Dataset excerpt:
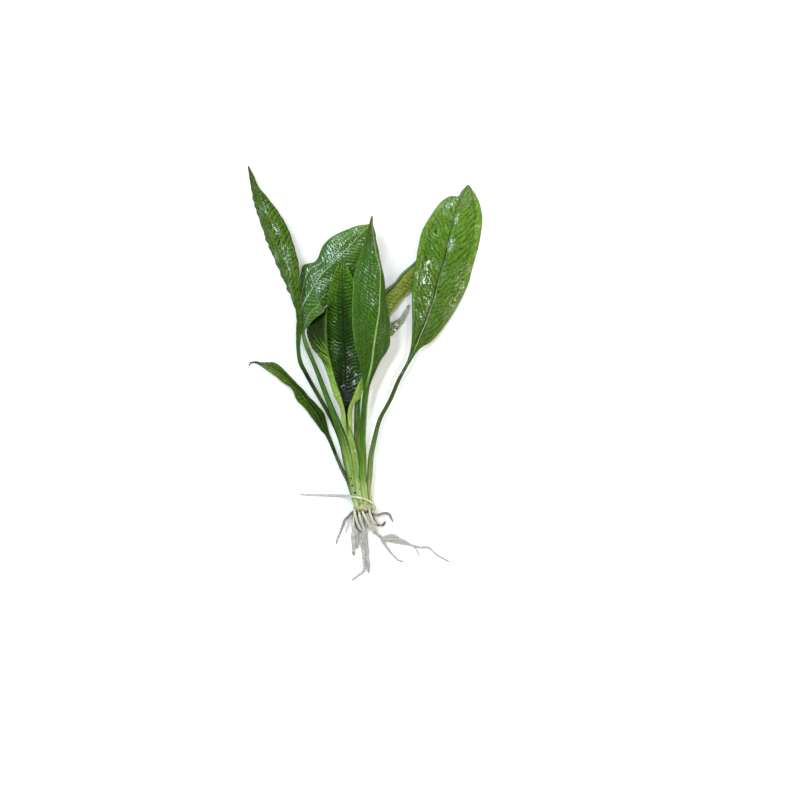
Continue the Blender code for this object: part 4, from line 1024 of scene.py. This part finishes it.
pale_root_skin = root_material("wet_pale_root_skin", "e2dec8", "adaba2", "9a9894")
aged_root_skin = root_material("wet_aged_root_skin", "726b60", "9a9892", "92908c")
smooth_root_skin = root_material("wet_smooth_root_skin", "bccb92", "b9b7ae", "b4b2b0", tip_at=(0.3, 0.5))
dark_root_skin = root_material("wet_brown_root_skin", "5c5042", "4a423a", "504a46")
ROOTS = {
    "root_left_thin": [
        (-5.8, -75.6, 4.4, 0.65), (-8.4, -78.0, 2.8, 0.7), (-10.8, -80.6, 1.4, 0.65),
        (-12.6, -85.0, 0.8, 0.6), (-14.4, -89.6, 0.6, 0.5), (-15.8, -94.0, 0.4, 0.35),
    ],
    "root_left_thick": [
        (-4.2, -75.6, 2.6, 1.1), (-5.6, -79.6, 1.6, 1.2), (-6.1, -85.2, 1.3, 1.25),
        (-6.3, -94.6, 1.1, 1.1), (-6.1, -100.6, 0.8, 0.75),
    ],
    "root_left_dark": [
        (-4.0, -75.6, 6.4, 0.5), (-5.4, -79.4, 5.4, 0.5), (-5.2, -82.8, 4.4, 0.5),
        (-4.0, -85.8, 3.8, 0.45), (-1.8, -87.6, 3.2, 0.4),
    ],
    "root_middle_hooked": [
        (-2.4, -75.6, 4.4, 0.9), (-2.6, -82.0, 2.4, 0.95), (-2.4, -88.0, 1.2, 0.95),
        (-1.6, -94.6, 1.0, 0.95), (-0.5, -102.4, 0.9, 0.85), (-0.7, -108.4, 0.8, 0.7),
        (-3.4, -111.2, 0.6, 0.55), (-7.6, -113.9, 0.5, 0.4),
    ],
    "root_middle_blunt": [
        (0.2, -75.6, 3.4, 0.9), (0.1, -83.0, 1.8, 0.95), (0.5, -90.0, 1.1, 0.95),
        (1.3, -98.0, 1.0, 0.95), (1.8, -106.0, 0.9, 0.85), (2.0, -110.0, 0.8, 0.7),
    ],
    "root_right_stem": [
        (0.6, -75.6, 7.0, 0.95), (1.2, -79.0, 6.0, 1.0), (2.0, -82.0, 4.8, 1.0), (3.6, -84.8, 3.2, 1.0),
        (5.8, -87.0, 1.8, 1.0), (8.0, -89.4, 1.0, 0.95), (9.3, -91.0, 0.9, 0.9),
    ],
    "root_right_lower_branch": [
        (8.8, -90.6, 0.9, 0.8), (10.0, -93.1, 0.8, 0.75), (12.1, -95.7, 0.7, 0.7),
        (14.3, -99.0, 0.6, 0.6), (17.0, -101.8, 0.5, 0.5), (21.4, -104.0, 0.4, 0.35),
    ],
    "root_right_upper_branch": [
        (9.0, -90.6, 0.9, 0.8), (10.9, -91.4, 0.8, 0.75), (15.4, -92.8, 0.7, 0.7),
        (20.4, -93.5, 0.7, 0.65), (25.4, -94.8, 0.6, 0.6), (30.4, -95.7, 0.6, 0.55),
        (34.4, -96.0, 0.5, 0.5), (39.0, -99.4, 0.5, 0.45), (46.2, -104.0, 0.4, 0.35),
    ],
    "root_right_short": [
        (2.4, -75.6, 7.8, 0.6), (3.4, -79.0, 7.0, 0.7), (4.4, -81.6, 6.0, 0.7), (6.0, -84.2, 4.8, 0.6),
    ],
    "root_right_loop": [
        (3.6, -75.6, 5.6, 0.65), (5.6, -78.2, 4.6, 0.65), (8.4, -77.6, 3.2, 0.65),
        (11.4, -77.0, 2.0, 0.65), (13.6, -77.8, 1.2, 0.6), (14.3, -80.0, 0.7, 0.55),
        (15.4, -82.2, 0.5, 0.4),
    ],
    "root_right_dark": [
        (3.2, -75.6, 3.2, 0.6), (4.6, -80.4, 1.6, 0.6), (6.6, -83.6, 0.8, 0.6),
        (9.4, -83.8, 0.7, 0.6), (11.4, -81.4, 0.6, 0.5),
    ],
    "root_over_crown": [
        (5.6, -75.0, 6.4, 0.6), (5.2, -72.8, 8.4, 0.6), (3.4, -70.9, 10.4, 0.6),
        (0.4, -69.2, 11.6, 0.6), (-3.6, -68.2, 11.4, 0.6), (-7.6, -67.6, 9.6, 0.6),
        (-10.4, -67.4, 6.0, 0.6), (-13.6, -67.3, 1.8, 0.6), (-18.0, -67.3, 0.6, 0.6),
        (-24.6, -67.2, 0.5, 0.55), (-31.0, -67.0, 0.5, 0.5), (-36.2, -66.6, 0.4, 0.4),
    ],
}
SKINS = {
    "root_left_dark": dark_root_skin, "root_right_dark": dark_root_skin, "root_left_thin": aged_root_skin,
    "root_right_loop": aged_root_skin, "root_over_crown": smooth_root_skin,
}
for seed, (node, points) in enumerate(ROOTS.items()):
    rings = root_rings(points, seed, sway=0.0 if node == "root_over_crown" else 0.07)
    tube_piece(
        node.replace("root_", "strand_"), [rings], SKINS.get(node, pale_root_skin),
        node,
    )


# ---- Rootlets and root hairs -----------------------------------------------------------------------------
# Thinner roots, too thin for solids of their own, that fill the gaps between the big ones below the crown,
# and the hair-like side roots that grow from them. Seeded at random along the roots above.

ROOTLETS = [
    [(-5.8, -74.6, 7.6, 0.7), (-5.2, -78.7, 6.4, 0.75), (-3.8, -83.1, 4.0, 0.75), (-1.6, -87.5, 2.6, 0.7),
     (-0.6, -95.0, 2.2, 0.5)],
    [(-1.9, -74.3, 10.2, 0.6), (-0.6, -77.6, 9.2, 0.65), (1.1, -80.9, 7.4, 0.65), (3.3, -85.3, 4.4, 0.65),
     (6.2, -88.7, 2.6, 0.5)],
    [(-3.4, -75.0, 9.0, 0.6), (-2.4, -80.3, 7.0, 0.65), (-0.6, -85.3, 4.4, 0.65), (0.4, -91.9, 2.6, 0.5)],
    [(1.9, -74.4, 9.6, 0.55), (2.9, -77.4, 8.8, 0.6), (4.6, -80.9, 7.2, 0.55), (6.8, -84.2, 5.4, 0.35)],
    [(-4.8, -75.2, 5.4, 0.6), (-4.6, -82.0, 3.4, 0.7), (-4.2, -90.0, 1.8, 0.7), (-4.2, -96.6, 0.9, 0.4)],
    [(-1.6, -75.6, 5.0, 0.7), (-1.2, -84.0, 3.0, 0.8), (0.2, -94.0, 1.8, 0.8), (0.7, -104.0, 1.0, 0.6)],
    [(1.0, -75.6, 5.0, 0.6), (0.8, -83.0, 3.0, 0.7), (0.2, -89.0, 2.4, 0.7), (1.0, -98.0, 1.8, 0.5)],
    [(3.6, -75.2, 6.4, 0.45), (5.6, -79.6, 4.0, 0.45), (7.4, -82.6, 2.6, 0.4), (9.6, -84.6, 1.4, 0.3)],
    [(-5.2, -75.4, 3.0, 0.4), (-7.6, -79.6, 2.0, 0.4), (-9.6, -84.0, 1.2, 0.35), (-10.6, -88.0, 0.6, 0.25)],
    [(9.0, -91.0, 1.4, 0.7), (12.6, -89.8, 1.2, 0.95), (16.0, -89.6, 1.1, 0.95), (20.4, -91.8, 0.9, 0.75),
     (25.3, -94.6, 0.7, 0.4)],
    [(9.4, -91.4, 1.6, 0.7), (13.4, -91.4, 1.6, 0.9), (17.4, -91.6, 1.3, 0.8), (22.4, -93.4, 0.9, 0.5)],
    [(26.4, -95.0, 0.6, 0.45), (28.2, -96.8, 0.5, 0.4), (29.2, -98.8, 0.4, 0.35), (30.0, -100.8, 0.3, 0.25)],
]
rootlets = [root_rings(points, seed, step=0.7) for seed, points in enumerate(ROOTLETS, start=100)]
tube_piece("rootlets", rootlets, pale_root_skin)

HAIRS_PER_ROOT = 3
draw = np.random.default_rng(5)
hairs = []
for node, points in ROOTS.items():
    if node == "root_over_crown":
        continue
    points = np.array(points)
    for _ in range(HAIRS_PER_ROOT):
        at = draw.uniform(1, len(points) - 1)
        index = min(int(at), len(points) - 2)
        start = points[index] + (points[index + 1] - points[index]) * (at - index)
        heading = math.atan2(*(points[index + 1] - points[index])[1::-1]) + draw.choice((-1, 1)) * 0.4
        hair = [(*start[:3], 0.1)]
        for _ in range(4):
            heading += draw.normal(0, 0.45)
            x, y, z, _ = hair[-1]
            step = draw.uniform(0.6, 1.3)
            hair.append((x + step * math.cos(heading), y + step * math.sin(heading), z * 0.6, 0.07))
        hairs.append(root_rings(hair, 0, step=0.6))
tube_piece("root_hairs", hairs, pale_root_skin)


# ---- Stage -----------------------------------------------------------------------------------------------
# A plain matt white light table, faintly lit from below, under soft studio light: large soft lights for the
# shape, and smaller ones for the sharp white glints on the wet leaves. The camera looks straight down.

PICTURE_CENTRE = (19.25, -14.85)
PICTURE_WIDTH = 440.0
CAMERA_HEIGHT = 2600.0
FLOOR_SIZE = 6000.0

bm = bmesh.new()
bmesh.ops.create_grid(bm, x_segments=1, y_segments=1, size=FLOOR_SIZE * MM / 2)
floor_mesh = bpy.data.meshes.new("table")
bm.to_mesh(floor_mesh)
bm.free()
floor = bpy.data.objects.new("table", floor_mesh)
bpy.context.scene.collection.objects.link(floor)
table_paint, tree, shader, _ = new_material("white_matt_table")
set_inputs(tree, shader, {
    "Base Color": linear("f6f6f5"),
    "Roughness": 0.9,
    "Specular IOR Level": 0.1,
    "Emission Color": linear("ffffff"),
    "Emission Strength": 0.18,
})
floor_mesh.materials.append(table_paint)


def area_light(name, towards, distance, width, depth, power, colour):
    """A rectangular light that shines on the plant. towards is where it stands, seen from the plant."""
    light = bpy.data.lights.new(name, "AREA")
    light.shape = "RECTANGLE"
    light.size = width
    light.size_y = depth
    light.energy = power
    light.color = linear(colour)[:3]
    obj = bpy.data.objects.new(name, light)
    away = Vector(towards).normalized()
    obj.location = away * distance
    obj.rotation_mode = "QUATERNION"
    obj.rotation_quaternion = away.to_track_quat("Z", "Y")
    bpy.context.scene.collection.objects.link(obj)


area_light("window", (-0.75, 0.6, 1.0), 1.7, 1.0, 0.8, 9.5, "b0daf2")
area_light("window_strip", (-0.7, 0.56, 1.0), 1.65, 0.8, 0.05, 6.0, "eef8ff")
area_light("soft_right", (1.0, -0.4, 0.55), 1.7, 0.8, 0.8, 1.3, "fff0d8")
area_light("low_strip_right", (1.0, -0.4, 0.6), 1.65, 0.8, 0.05, 4.2, "fff8d0")
area_light("strip_right", (0.85, -0.3, 0.95), 1.7, 0.8, 0.04, 3.6, "fffdf8")
area_light("tube_back", (-0.1, 0.25, 1.0), 1.8, 0.9, 0.06, 8.0, "f6fbff")
area_light("tube_left", (-0.3, 0.1, 1.0), 1.8, 0.7, 0.06, 6.5, "f6fbff")
area_light("tube_right", (0.3, -0.05, 1.0), 1.8, 0.7, 0.06, 6.0, "f6fbff")

world = bpy.data.worlds.new("studio")
bpy.context.scene.world = world
world.use_nodes = True
sky = world.node_tree
up = add_node(sky, "SeparateXYZ", (sky.nodes.new("ShaderNodeTexCoord").outputs["Generated"],), 2)
wall_to_ceiling = [(0.0, "fff4e8"), (0.35, "d8d0c8"), (0.7, "94908c"), (0.9, "3c3b3a")]
room = add_node(sky, "ValToRGB", (up,), stops=wall_to_ceiling)
set_inputs(sky, sky.nodes["Background"], {"Color": room, "Strength": 0.8})

camera_data = bpy.data.cameras.new("camera")
camera_data.sensor_width = 36.0
camera_data.lens = camera_data.sensor_width * CAMERA_HEIGHT / PICTURE_WIDTH
camera_data.clip_end = 20.0
camera = bpy.data.objects.new("camera", camera_data)
camera.location = (PICTURE_CENTRE[0] * MM, PICTURE_CENTRE[1] * MM, CAMERA_HEIGHT * MM)
bpy.context.scene.collection.objects.link(camera)
bpy.context.scene.camera = camera
bpy.context.scene.view_settings.view_transform = "Standard"
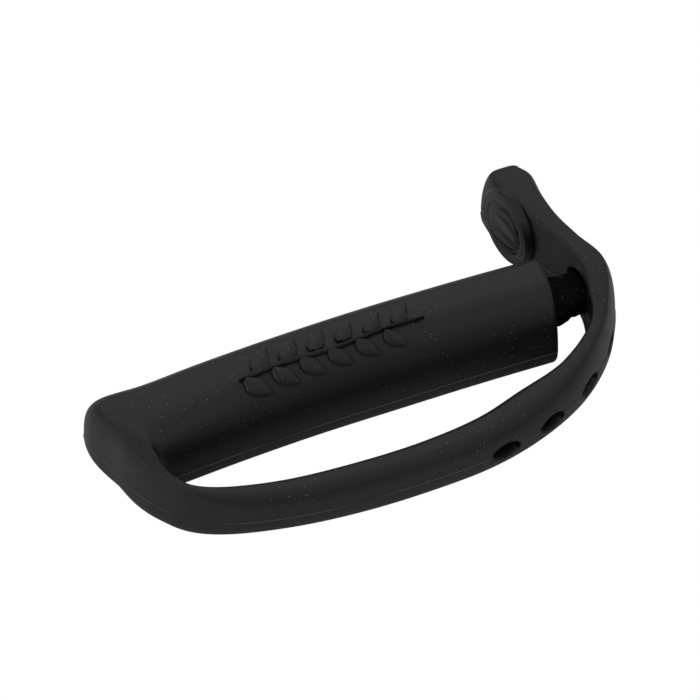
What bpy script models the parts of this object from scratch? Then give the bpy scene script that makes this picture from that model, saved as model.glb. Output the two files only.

• [Required work]: Where a line holds the string "from", copy that line.

• [Response to the exercise]:
Continue the Blender code for this object: part 4, from line 1024 of scene.py. This part finishes it.
# and the hair-like side roots that grow from them. Seeded at random along the roots above.
# A plain matt white light table, faintly lit from below, under soft studio light: large soft lights for the
    """A rectangular light that shines on the plant. towards is where it stands, seen from the plant."""
What bpy script models the parts of this object from scratch? Then give the bpy scene script that makes this picture from that model, saved as model.glb. Output the two files only.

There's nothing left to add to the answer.